Still, there are glimpses of adaptation that feel more than defensive. At Franklin High, one English teacher has begun assigning short reflections after each climate disruption. Not formal essays, just honest writing about what students noticed and how it felt. A social studies class recently examined how different neighborhoods in the same city fared during the heat wave, looking at tree cover, pavement, access to cooling centers, and income. The point was not to scare students. It was to help them see the shape of the problem.

“When young people can name what is happening, they stop feeling like they are just being hit by bad weather,” Salazar said. “They start recognizing patterns. That changes what they ask for.”

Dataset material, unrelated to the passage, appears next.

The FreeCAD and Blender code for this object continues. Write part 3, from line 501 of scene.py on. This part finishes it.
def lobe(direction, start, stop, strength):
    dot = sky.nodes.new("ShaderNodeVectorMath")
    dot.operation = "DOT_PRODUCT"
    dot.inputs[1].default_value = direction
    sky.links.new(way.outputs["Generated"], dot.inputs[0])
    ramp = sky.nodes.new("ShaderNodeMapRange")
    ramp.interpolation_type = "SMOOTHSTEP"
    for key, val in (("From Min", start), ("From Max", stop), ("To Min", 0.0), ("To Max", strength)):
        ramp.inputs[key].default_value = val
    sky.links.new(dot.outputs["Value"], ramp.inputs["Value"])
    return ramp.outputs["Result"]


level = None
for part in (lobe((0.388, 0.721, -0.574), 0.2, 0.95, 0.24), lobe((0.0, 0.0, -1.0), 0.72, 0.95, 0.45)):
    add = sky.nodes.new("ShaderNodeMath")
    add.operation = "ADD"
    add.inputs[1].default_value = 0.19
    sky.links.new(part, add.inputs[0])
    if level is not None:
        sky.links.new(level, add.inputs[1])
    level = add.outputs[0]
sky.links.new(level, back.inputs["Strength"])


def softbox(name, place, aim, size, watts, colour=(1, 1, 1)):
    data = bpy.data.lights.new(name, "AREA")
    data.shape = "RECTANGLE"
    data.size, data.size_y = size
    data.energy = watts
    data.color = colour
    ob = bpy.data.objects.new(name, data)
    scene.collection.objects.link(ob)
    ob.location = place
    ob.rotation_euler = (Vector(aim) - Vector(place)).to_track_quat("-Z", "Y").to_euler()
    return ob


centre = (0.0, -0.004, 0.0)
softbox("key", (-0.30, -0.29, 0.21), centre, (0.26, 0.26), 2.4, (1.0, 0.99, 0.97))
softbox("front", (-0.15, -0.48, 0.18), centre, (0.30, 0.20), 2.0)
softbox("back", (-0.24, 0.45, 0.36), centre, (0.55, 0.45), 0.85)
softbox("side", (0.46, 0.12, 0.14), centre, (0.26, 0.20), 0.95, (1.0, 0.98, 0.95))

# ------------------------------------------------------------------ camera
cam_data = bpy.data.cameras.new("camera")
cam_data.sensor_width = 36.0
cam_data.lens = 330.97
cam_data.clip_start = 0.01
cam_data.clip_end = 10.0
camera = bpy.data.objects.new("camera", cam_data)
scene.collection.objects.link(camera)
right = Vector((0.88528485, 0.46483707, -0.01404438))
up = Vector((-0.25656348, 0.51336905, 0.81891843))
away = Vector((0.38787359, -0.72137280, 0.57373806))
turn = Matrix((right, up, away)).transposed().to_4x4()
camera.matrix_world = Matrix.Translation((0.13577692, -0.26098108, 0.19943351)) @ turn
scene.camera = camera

What they ask for, increasingly, is not only better air filters or emergency schedules, but safer buildings, more outdoor shade, cleaner transportation, stronger community planning, and honest teaching about climate risks. In other words, they want schools that do more than survive the next disaster. They want schools that prepare them to understand the one after that.

That may be the deepest shift underway. Climate change is not simply interrupting education. It is rewriting its terms.

A generation of students is learning that the school year can be broken by smoke, flood, heat, and fire. They are learning that some children will lose more than others. They are learning that adaptation is now part of childhood.

The question is whether schools will keep treating these disruptions as temporary, or whether they will finally admit that the climate crisis is already in the classroom.